Does Congress, under the Time, Place and Manner Clause of the Constitution, possess authority to “alter” or otherwise override state laws governing the conduct of congressional elections?
That is the central constitutional question at the heart of the heated political debate surrounding H.R. 1--the “For the People Act”—which will determine whether Congress can protect Americans’ voting rights that have been, or will be, restricted by the passage of some 60 state laws across our nation.
What were the framers of the Constitution thinking when they wrote the Time, Place and Manner Clause? Article 1, Section 4, Clause 1 of the Constitution states: “The Times, Places and Manner of holding Elections for Senators and Representatives, shall be prescribed in each State by the Legislature thereof; but the Congress may at any time by Law make or alter such Regulations, except as to the Places of chusing Senators.”
Alexander Hamilton, author of Federalist No. 59, explained the views, values and conclusions of his fellow delegates to the Constitutional Convention, when he stated that Congress has the constitutional authority “to regulate in the last resort the election of its own members.” He observed that in the entire Constitution, there is nothing “more completely defensible” than this allocation of power, since “every government ought to contain in itself the means of its own preservation.”
The theme of “self preservation” was invoked again and again by the framers of the Constitution, and by those who approved it in the various state ratifying conventions. The concept of an “exclusive” state authority to regulate congressional elections, Hamilton explained, “would leave the existence of the Union entirely at their mercy.” State legislatures, he observed, could “annihilate” it by neglecting to provide for elections.
James Madison, Father of the Constitution, shared Hamilton’s deepest concerns. He told the Constitutional Convention that he feared “uncontrolled” state authority to regulate elections. He warned that it was “impossible to foresee all the abuses that might be made of the discretionary power.” State legislatures might make arbitrary, manipulative decisions based on purely partisan interests.
James Wilson, second in importance to Madison as an architect of the Constitution, was in full agreement and echoed Hamilton’s fear that “some states might make no regulations” on elections, threatening the very existence of Congress and the dissolution of the Union.
Chief Justice Thomas McKean of Pennsylvania, stirred additional fears when he addressed colleagues in the Pennsylvania State Ratifying Convention. Congress, he stated, cannot be deprived of its authority to regulate elections since that would deny its authority to be “the judges of the elections, returns and qualifications of its own members.” Uncontrolled state authority, moreover, might be exercised to annul an “annual Congress,” and destroy congressional power to “determine that elections shall be at convenient and suitable times” and to “prevent corruption or undue influence.”
For a Convention that was animated by the need to strengthen the authority of the federal government in the face of the abysmal performance of The Articles of Confederation, which exalted state over national authority, the preservation of Congress and its ultimate authority to regulate “in the last resort” its own elections, plumbed the depths of the republican enterprise on which it had embarked.

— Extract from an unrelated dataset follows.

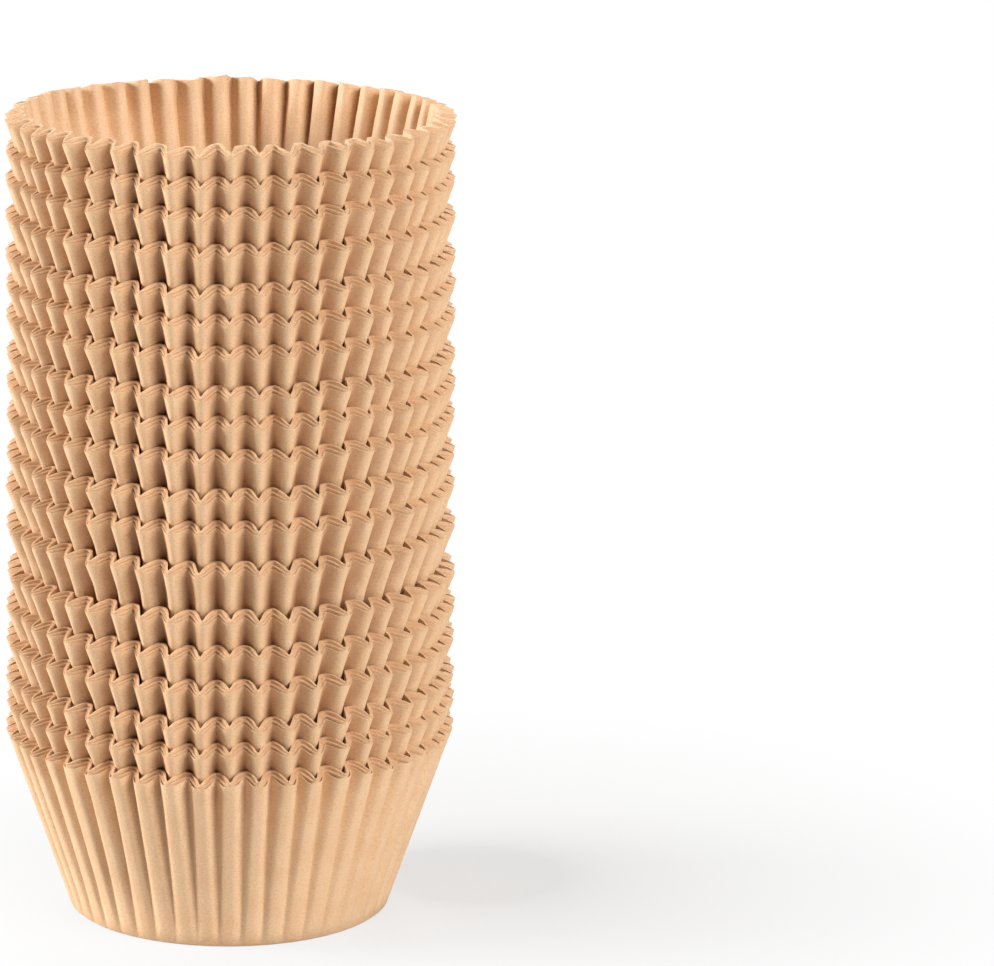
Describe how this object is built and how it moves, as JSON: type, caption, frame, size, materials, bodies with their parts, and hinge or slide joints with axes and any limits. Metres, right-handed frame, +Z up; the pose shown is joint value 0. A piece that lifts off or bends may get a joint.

One measure of the founding generation’s understanding of the ultimate constitutional authority wielded by Congress in the regulation of elections, may be seen in the acknowledgment of it by opponents of the arrangement.
Elbridge Gerry, a framer from Massachusetts, writing on October 10, 1787, under the title of “Federal Farmer,” the most prominent series of anti-Federalist papers, explained the import of the Time, Place and Manner Clause in a lawyerly and moderate tone. Congress, he said, has the power to “regulate elections. Were it omitted, the regulations of elections would be solely in the respective states.”
Gerry’s concession was reiterated in various anti-Federalist tracts. Abraham Holmes, also a member of the Massachusetts State Ratifying Convention, was at pains to admit that, by virtue of the Clause, the power of choosing the time and manner of “representatives is wholly at the disposal of Congress.” Luther Martin, a framer from Maryland who campaigned against ratification of the Constitution, agreed: the authority over elections is “entirely left at the mercy” of Congress.
Nearly 20 state legislatures, dominated by Republicans, have passed, or are considering passage, of roughly 60 bills that will make it much more difficult for minorities to vote. The rationale—“securing the vote”—reflects their view, demonstrably false, as we have seen, that the 2020 election was rife with significant fraud, which, in their estimation, requires reform measures to protect the “integrity” of American elections. Democrats, however, believe these measures represent an exercise in voter suppression.
The constitutional issue is one of great moment for our nation. Voting rights—the hallmark of American Democracy—must be preserved lest our system melt into a form of government unrecognizable in our history and law.
Readers may quarrel over the issue of whether the “For the People Act” is politically wise or desirable from a policy standpoint or whether it satisfies the needs of our democracy. But there is no question that Congress, as Hamilton, Madison and the rest of the founders determined, possesses the ultimate constitutional authority to regulate the time and manner of congressional elections.